A final observation in this regard may be made with the citation of Paragraph II.3.4: “As remonetisation gathered pace, CIC moved up week after week and reached 74.3 per cent of the peak by the end of the financial year. At end-March 2017, CIC amounted to 8.8 per cent of GDP, down from 12.2 per cent in the previous year. At this level, India’s currency to GDP ratio compares well with a host of advanced and emerging market economies (such as Germany, France, Italy, Thailand and Malaysia).”

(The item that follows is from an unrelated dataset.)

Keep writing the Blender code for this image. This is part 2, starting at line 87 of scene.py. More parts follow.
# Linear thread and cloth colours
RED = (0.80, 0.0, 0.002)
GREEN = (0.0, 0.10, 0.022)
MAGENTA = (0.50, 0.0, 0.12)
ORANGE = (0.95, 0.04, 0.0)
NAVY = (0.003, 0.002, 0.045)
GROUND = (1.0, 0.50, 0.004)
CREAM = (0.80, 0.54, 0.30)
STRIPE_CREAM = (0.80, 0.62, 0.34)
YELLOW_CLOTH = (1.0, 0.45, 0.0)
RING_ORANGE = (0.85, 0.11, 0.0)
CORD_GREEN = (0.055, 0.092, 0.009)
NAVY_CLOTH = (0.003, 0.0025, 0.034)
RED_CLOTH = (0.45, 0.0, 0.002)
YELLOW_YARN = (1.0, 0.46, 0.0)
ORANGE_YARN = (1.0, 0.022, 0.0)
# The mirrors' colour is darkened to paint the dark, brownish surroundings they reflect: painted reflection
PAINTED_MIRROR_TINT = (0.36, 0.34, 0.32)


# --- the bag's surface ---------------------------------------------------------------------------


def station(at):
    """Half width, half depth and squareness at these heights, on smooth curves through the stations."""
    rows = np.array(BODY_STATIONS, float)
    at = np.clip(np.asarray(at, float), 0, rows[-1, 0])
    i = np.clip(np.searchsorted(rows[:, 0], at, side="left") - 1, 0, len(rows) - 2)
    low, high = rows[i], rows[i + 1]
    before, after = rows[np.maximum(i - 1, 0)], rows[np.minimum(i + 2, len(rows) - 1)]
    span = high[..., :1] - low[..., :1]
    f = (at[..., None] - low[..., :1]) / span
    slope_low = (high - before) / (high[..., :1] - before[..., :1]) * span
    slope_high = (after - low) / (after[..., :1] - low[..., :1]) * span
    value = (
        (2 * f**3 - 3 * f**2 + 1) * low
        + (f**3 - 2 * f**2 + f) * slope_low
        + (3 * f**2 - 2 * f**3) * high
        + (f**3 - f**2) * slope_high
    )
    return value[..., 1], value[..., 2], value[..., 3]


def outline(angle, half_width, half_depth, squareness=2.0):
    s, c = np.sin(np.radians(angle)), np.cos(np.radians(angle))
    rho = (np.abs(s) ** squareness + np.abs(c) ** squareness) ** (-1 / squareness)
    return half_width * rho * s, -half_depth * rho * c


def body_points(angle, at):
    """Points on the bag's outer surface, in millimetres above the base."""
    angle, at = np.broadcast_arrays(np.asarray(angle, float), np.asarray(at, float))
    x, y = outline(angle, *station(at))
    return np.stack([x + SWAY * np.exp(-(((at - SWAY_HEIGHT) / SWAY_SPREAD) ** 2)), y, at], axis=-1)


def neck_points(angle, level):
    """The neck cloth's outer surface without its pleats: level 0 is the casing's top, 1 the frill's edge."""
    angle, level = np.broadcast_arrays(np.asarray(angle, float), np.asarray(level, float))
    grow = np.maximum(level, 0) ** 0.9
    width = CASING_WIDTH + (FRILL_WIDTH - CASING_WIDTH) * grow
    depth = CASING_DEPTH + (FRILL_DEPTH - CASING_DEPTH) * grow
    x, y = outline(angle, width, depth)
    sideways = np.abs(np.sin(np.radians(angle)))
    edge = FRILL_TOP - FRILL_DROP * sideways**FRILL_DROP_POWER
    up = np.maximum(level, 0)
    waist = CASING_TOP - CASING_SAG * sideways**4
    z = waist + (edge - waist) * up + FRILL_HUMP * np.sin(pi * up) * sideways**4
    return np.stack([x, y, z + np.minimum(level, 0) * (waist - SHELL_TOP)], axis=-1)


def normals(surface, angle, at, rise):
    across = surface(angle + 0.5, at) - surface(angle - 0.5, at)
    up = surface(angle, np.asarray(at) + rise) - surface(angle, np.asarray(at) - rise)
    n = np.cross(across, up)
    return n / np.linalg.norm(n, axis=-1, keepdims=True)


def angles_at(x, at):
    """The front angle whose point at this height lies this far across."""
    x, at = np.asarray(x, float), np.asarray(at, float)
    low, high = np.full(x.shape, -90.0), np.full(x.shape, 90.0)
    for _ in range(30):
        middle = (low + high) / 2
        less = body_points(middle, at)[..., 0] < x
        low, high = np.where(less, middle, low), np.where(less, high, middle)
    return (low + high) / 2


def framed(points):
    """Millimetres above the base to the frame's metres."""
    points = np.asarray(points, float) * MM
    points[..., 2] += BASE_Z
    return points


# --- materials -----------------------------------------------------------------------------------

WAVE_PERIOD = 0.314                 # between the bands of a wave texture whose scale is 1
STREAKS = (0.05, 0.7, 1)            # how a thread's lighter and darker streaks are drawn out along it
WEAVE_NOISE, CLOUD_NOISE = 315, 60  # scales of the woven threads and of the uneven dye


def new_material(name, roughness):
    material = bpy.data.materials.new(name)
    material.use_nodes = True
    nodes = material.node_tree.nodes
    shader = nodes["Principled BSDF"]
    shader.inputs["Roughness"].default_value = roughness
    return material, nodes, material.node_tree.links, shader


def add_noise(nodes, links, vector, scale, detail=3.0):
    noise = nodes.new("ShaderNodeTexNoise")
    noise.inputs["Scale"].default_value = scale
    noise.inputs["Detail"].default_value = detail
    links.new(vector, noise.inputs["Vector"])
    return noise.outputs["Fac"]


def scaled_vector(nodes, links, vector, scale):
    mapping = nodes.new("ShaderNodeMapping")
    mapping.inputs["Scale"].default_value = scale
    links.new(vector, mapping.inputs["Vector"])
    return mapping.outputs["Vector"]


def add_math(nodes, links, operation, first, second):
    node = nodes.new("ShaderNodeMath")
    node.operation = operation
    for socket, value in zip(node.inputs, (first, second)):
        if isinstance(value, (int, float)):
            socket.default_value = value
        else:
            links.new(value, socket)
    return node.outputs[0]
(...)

Currency with the public as on August 4, 2017, as per RBI, was Rs 14,75,400 crore. This was a reduction of Rs 1,89,200 crore on a y-o-y basis. Last year, an increase of Rs 2,37,850 crore was noted (y-o-y). Currency in circulation as on August 18, 2017, is Rs.15.71 lakh crore. Thus, without restrictions, currency use has shrunk post-demonetisation. While this shows that the push towards cashless or less cash is succeeding, it also demonstrates that hoarding of money not accounted for is on a visible decline. Let us look at Table II.4 as well, showing the monetary aggregates:

7. Other important outcomes of demonetisation would also appear to be the widening of the tax base, which has medium to long-term benefits (For details, please read: Taxpayer Numbers Post-Demonetisation: Explained in Plain Words & Simple Graphics). Besides, demonetisation has led to the detection of about 3 lakh suspect shell companies. About 2.1 lakh of these companies have been de-registered. The amount coming back into the system also means banks have more liquidity today. By adding greater levels of formalisation, demonetisation has also brought about related benefits to those denied of social security benefits, and so on.

In conclusion, it should be pointed out to analysts and news outlets that instead of lazy punditry, they had better use real metrics and approach the issue of demonetisation from a holistic perspective.